El rock es una experiencia sonora, pero también visual. Thom Yorke y Jonny Greenwood lo saben de modo casi instintivo y por eso han erigido una dupla llena de detalles icónicos. El párpado caído del ojo izquierdo del cantante es una marca de sentido, como si su front man no quisiera terminar de ver o como si en realidad viera, de ese modo tangencial, un poco más. El guitarrista es el héroe involuntario de la generación nerd; tiene el pelo sobre la cara, usa remeras de caricaturas, maneja botoncitos y es un virtuoso total, como si se tratara del descendiente privilegiado de una camada de hijos sobreestimulados.
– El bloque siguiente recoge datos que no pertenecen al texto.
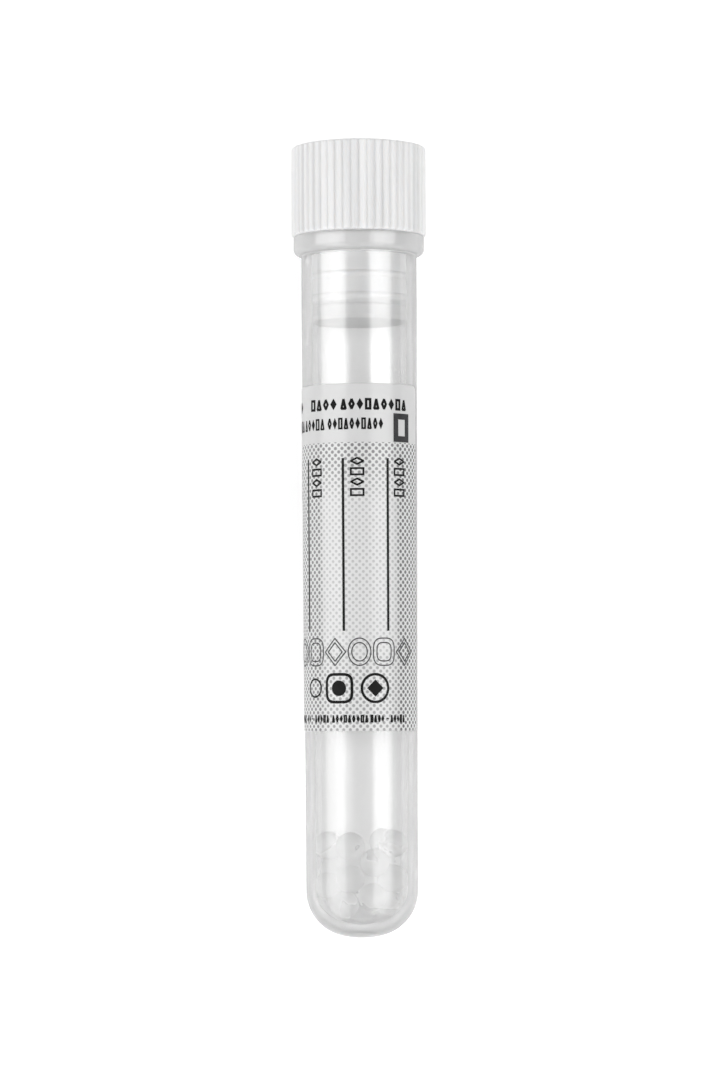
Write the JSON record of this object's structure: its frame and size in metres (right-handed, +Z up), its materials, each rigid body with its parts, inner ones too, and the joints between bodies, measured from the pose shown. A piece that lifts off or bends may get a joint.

Esa también es una postal de época. Los sesenta eran Jagger y Richards (la ropa psicodélica, los labios gruesos, el LSD), los setenta eran Johnny Rotten y Sid Vicious (la heroína, el cuerpo lastimado y la mirada insolente), los ochenta eran Freddie Mercury y Brian May (la cocaína, el cuerpo inflamado y el pelo batido). Los noventa son más democráticos. Son los hermanos Gallagher, es Kurt Cobain y es Jarvis Cocker, pero también es esta dupla un poco freak que hace 20 años compuso una obra maestra.